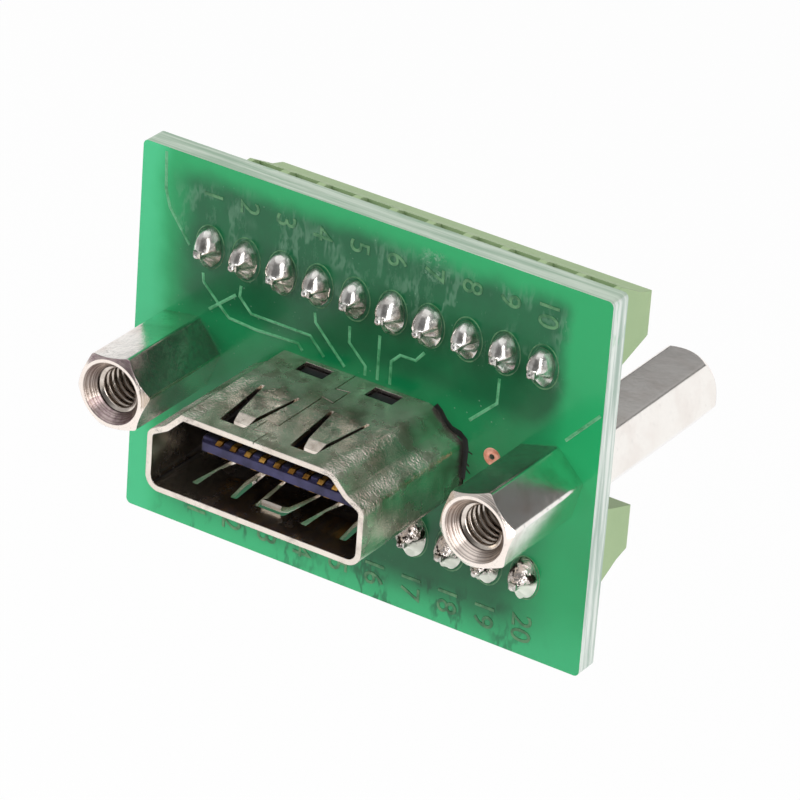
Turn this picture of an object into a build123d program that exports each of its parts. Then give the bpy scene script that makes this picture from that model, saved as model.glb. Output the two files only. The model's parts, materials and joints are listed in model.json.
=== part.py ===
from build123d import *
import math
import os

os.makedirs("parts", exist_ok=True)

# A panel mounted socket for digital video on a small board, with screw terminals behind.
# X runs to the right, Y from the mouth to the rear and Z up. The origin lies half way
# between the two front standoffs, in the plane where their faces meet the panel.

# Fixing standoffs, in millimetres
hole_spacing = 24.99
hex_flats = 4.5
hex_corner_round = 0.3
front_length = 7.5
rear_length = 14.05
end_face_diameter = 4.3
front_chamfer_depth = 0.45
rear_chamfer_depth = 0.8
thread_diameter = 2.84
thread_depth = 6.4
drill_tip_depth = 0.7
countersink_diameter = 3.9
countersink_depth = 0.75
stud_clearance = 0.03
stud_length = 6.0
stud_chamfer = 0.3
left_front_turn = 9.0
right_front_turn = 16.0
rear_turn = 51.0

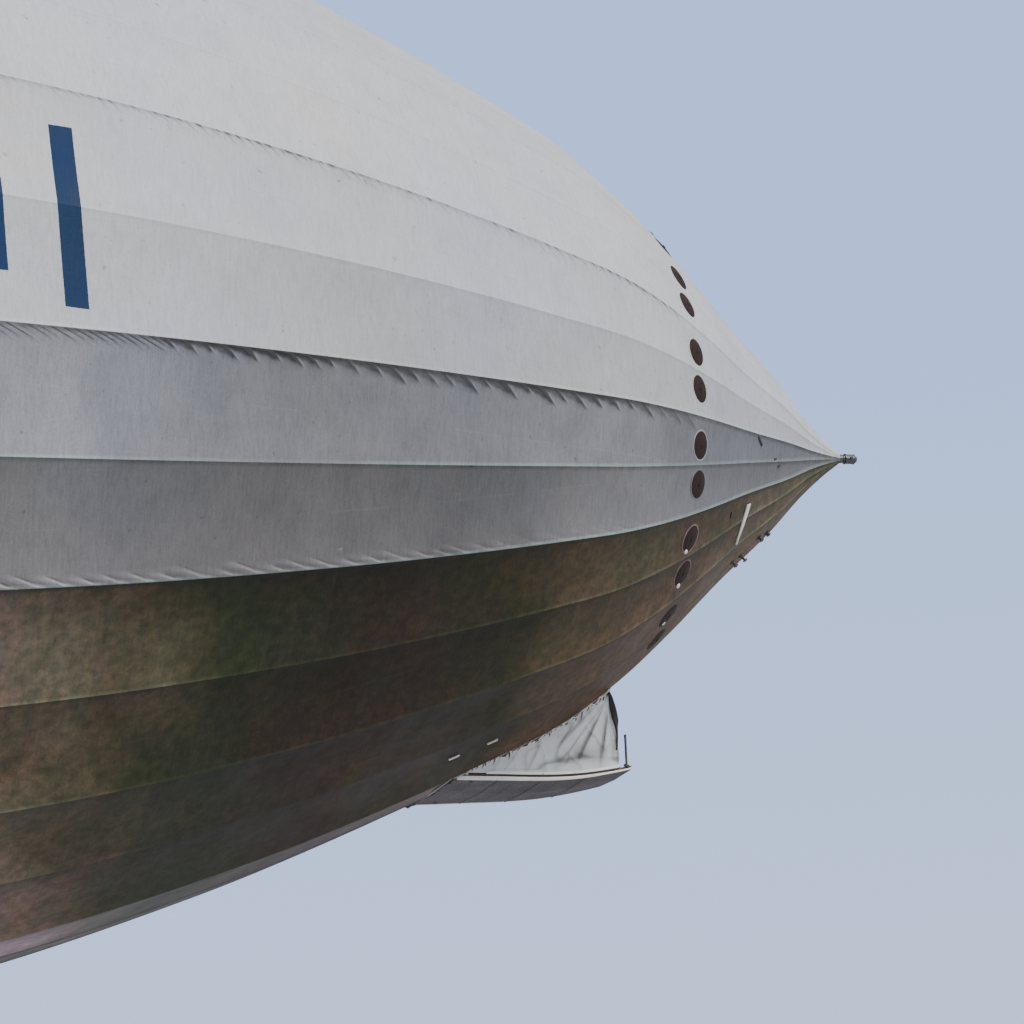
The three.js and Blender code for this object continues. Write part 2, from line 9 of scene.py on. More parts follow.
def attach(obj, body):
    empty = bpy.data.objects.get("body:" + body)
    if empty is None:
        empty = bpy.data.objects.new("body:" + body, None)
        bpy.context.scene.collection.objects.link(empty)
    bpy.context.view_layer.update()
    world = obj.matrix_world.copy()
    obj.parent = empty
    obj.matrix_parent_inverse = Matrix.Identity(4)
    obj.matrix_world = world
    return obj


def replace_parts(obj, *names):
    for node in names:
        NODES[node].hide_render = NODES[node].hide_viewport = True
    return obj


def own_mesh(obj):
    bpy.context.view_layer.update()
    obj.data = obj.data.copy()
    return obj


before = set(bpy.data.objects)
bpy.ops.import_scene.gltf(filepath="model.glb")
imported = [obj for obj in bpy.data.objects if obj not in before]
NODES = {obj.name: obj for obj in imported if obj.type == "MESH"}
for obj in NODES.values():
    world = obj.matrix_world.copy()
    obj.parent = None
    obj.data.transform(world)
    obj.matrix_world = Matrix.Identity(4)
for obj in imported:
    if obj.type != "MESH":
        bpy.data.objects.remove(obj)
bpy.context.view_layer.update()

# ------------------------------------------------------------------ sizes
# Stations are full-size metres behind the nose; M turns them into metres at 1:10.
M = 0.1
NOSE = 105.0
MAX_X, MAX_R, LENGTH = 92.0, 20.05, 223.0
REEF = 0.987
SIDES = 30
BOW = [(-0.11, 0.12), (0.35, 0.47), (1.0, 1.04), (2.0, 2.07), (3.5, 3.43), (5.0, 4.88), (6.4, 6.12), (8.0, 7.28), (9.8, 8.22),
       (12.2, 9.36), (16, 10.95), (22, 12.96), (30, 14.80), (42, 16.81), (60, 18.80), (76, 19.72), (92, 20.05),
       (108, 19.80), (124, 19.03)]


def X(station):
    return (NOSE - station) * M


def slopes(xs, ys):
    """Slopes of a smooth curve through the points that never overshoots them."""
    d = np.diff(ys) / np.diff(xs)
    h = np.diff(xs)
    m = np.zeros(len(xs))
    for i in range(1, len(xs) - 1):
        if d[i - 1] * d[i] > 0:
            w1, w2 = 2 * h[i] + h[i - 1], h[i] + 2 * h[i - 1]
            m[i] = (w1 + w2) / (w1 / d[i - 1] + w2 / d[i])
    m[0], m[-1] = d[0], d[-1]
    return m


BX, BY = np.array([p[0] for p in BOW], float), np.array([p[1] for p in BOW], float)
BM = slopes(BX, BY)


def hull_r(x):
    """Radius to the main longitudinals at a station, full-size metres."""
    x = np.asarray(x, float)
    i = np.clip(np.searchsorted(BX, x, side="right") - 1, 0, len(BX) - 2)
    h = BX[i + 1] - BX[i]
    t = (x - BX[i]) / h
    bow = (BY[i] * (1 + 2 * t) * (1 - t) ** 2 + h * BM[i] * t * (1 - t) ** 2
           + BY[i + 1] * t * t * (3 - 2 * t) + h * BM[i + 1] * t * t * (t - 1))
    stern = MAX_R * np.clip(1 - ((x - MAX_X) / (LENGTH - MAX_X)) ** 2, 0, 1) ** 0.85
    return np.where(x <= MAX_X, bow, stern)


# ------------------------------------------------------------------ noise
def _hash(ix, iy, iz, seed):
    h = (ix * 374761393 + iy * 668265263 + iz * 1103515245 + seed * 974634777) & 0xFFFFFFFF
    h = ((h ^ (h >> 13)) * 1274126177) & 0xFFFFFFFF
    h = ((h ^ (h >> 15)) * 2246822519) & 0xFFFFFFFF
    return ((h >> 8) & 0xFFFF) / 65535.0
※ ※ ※
STATED EXERCISE:
Each entry above is to be printed again exactly.

SOLUTION TO THIS TASK:
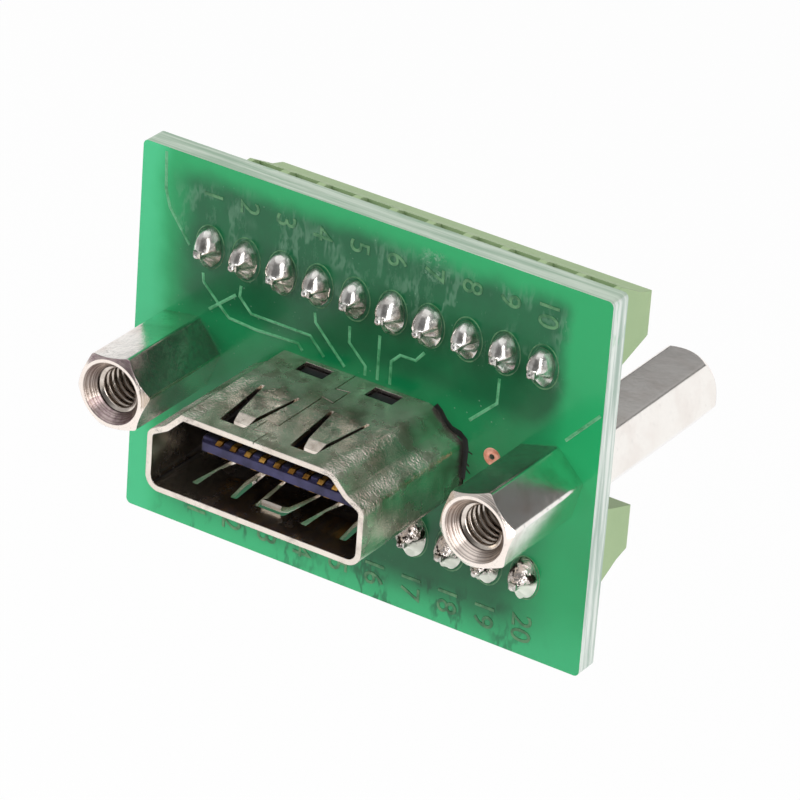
Turn this picture of an object into a build123d program that exports each of its parts. Then give the bpy scene script that makes this picture from that model, saved as model.glb. Output the two files only. The model's parts, materials and joints are listed in model.json.
=== part.py ===
from build123d import *
import math
import os

os.makedirs("parts", exist_ok=True)

# A panel mounted socket for digital video on a small board, with screw terminals behind.
# X runs to the right, Y from the mouth to the rear and Z up. The origin lies half way
# between the two front standoffs, in the plane where their faces meet the panel.

# Fixing standoffs, in millimetres
hole_spacing = 24.99
hex_flats = 4.5
hex_corner_round = 0.3
front_length = 7.5
rear_length = 14.05
end_face_diameter = 4.3
front_chamfer_depth = 0.45
rear_chamfer_depth = 0.8
thread_diameter = 2.84
thread_depth = 6.4
drill_tip_depth = 0.7
countersink_diameter = 3.9
countersink_depth = 0.75
stud_clearance = 0.03
stud_length = 6.0
stud_chamfer = 0.3
left_front_turn = 9.0
right_front_turn = 16.0
rear_turn = 51.0

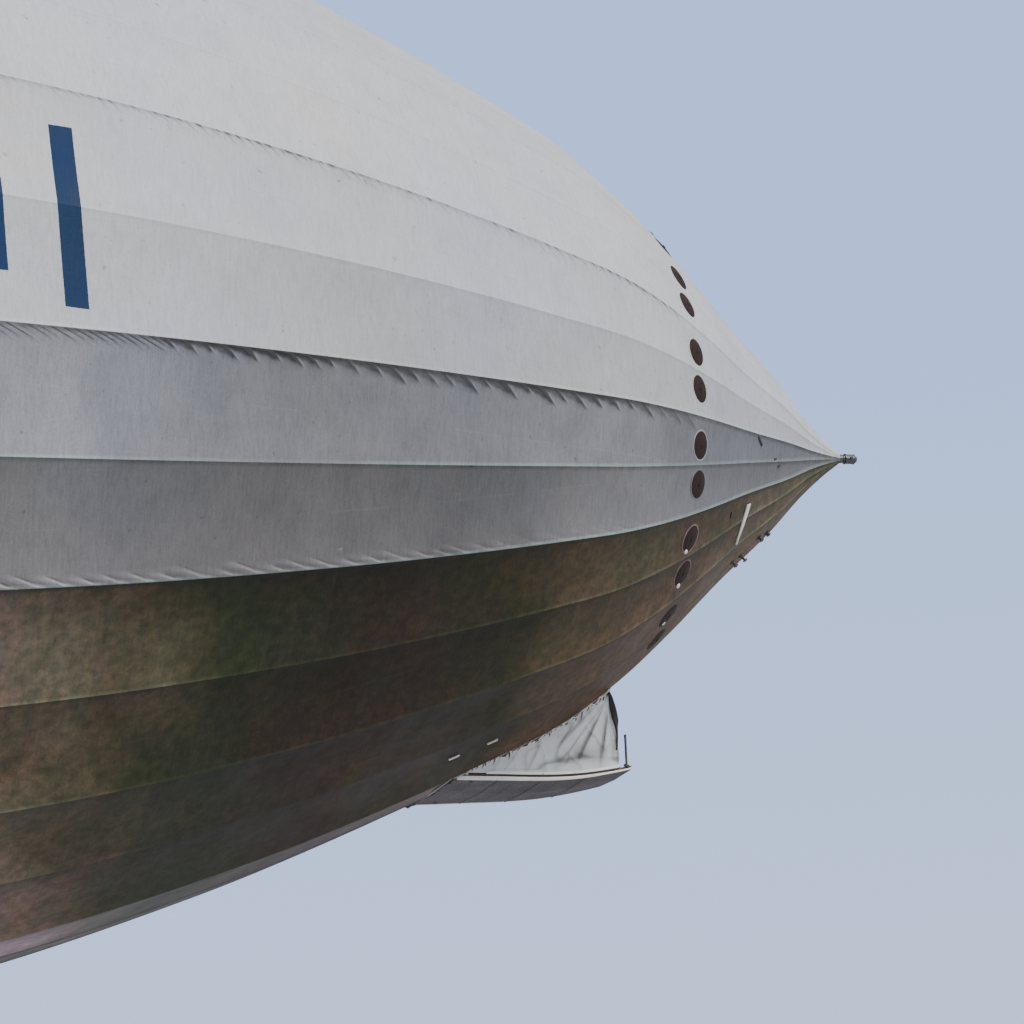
The three.js and Blender code for this object continues. Write part 2, from line 9 of scene.py on. More parts follow.
def attach(obj, body):
    empty = bpy.data.objects.get("body:" + body)
    if empty is None:
        empty = bpy.data.objects.new("body:" + body, None)
        bpy.context.scene.collection.objects.link(empty)
    bpy.context.view_layer.update()
    world = obj.matrix_world.copy()
    obj.parent = empty
    obj.matrix_parent_inverse = Matrix.Identity(4)
    obj.matrix_world = world
    return obj


def replace_parts(obj, *names):
    for node in names:
        NODES[node].hide_render = NODES[node].hide_viewport = True
    return obj


def own_mesh(obj):
    bpy.context.view_layer.update()
    obj.data = obj.data.copy()
    return obj


before = set(bpy.data.objects)
bpy.ops.import_scene.gltf(filepath="model.glb")
imported = [obj for obj in bpy.data.objects if obj not in before]
NODES = {obj.name: obj for obj in imported if obj.type == "MESH"}
for obj in NODES.values():
    world = obj.matrix_world.copy()
    obj.parent = None
    obj.data.transform(world)
    obj.matrix_world = Matrix.Identity(4)
for obj in imported:
    if obj.type != "MESH":
        bpy.data.objects.remove(obj)
bpy.context.view_layer.update()

# ------------------------------------------------------------------ sizes
# Stations are full-size metres behind the nose; M turns them into metres at 1:10.
M = 0.1
NOSE = 105.0
MAX_X, MAX_R, LENGTH = 92.0, 20.05, 223.0
REEF = 0.987
SIDES = 30
BOW = [(-0.11, 0.12), (0.35, 0.47), (1.0, 1.04), (2.0, 2.07), (3.5, 3.43), (5.0, 4.88), (6.4, 6.12), (8.0, 7.28), (9.8, 8.22),
       (12.2, 9.36), (16, 10.95), (22, 12.96), (30, 14.80), (42, 16.81), (60, 18.80), (76, 19.72), (92, 20.05),
       (108, 19.80), (124, 19.03)]


def X(station):
    return (NOSE - station) * M


def slopes(xs, ys):
    """Slopes of a smooth curve through the points that never overshoots them."""
    d = np.diff(ys) / np.diff(xs)
    h = np.diff(xs)
    m = np.zeros(len(xs))
    for i in range(1, len(xs) - 1):
        if d[i - 1] * d[i] > 0:
            w1, w2 = 2 * h[i] + h[i - 1], h[i] + 2 * h[i - 1]
            m[i] = (w1 + w2) / (w1 / d[i - 1] + w2 / d[i])
    m[0], m[-1] = d[0], d[-1]
    return m


BX, BY = np.array([p[0] for p in BOW], float), np.array([p[1] for p in BOW], float)
BM = slopes(BX, BY)


def hull_r(x):
    """Radius to the main longitudinals at a station, full-size metres."""
    x = np.asarray(x, float)
    i = np.clip(np.searchsorted(BX, x, side="right") - 1, 0, len(BX) - 2)
    h = BX[i + 1] - BX[i]
    t = (x - BX[i]) / h
    bow = (BY[i] * (1 + 2 * t) * (1 - t) ** 2 + h * BM[i] * t * (1 - t) ** 2
           + BY[i + 1] * t * t * (3 - 2 * t) + h * BM[i + 1] * t * t * (t - 1))
    stern = MAX_R * np.clip(1 - ((x - MAX_X) / (LENGTH - MAX_X)) ** 2, 0, 1) ** 0.85
    return np.where(x <= MAX_X, bow, stern)


# ------------------------------------------------------------------ noise
def _hash(ix, iy, iz, seed):
    h = (ix * 374761393 + iy * 668265263 + iz * 1103515245 + seed * 974634777) & 0xFFFFFFFF
    h = ((h ^ (h >> 13)) * 1274126177) & 0xFFFFFFFF
    h = ((h ^ (h >> 15)) * 2246822519) & 0xFFFFFFFF
    return ((h >> 8) & 0xFFFF) / 65535.0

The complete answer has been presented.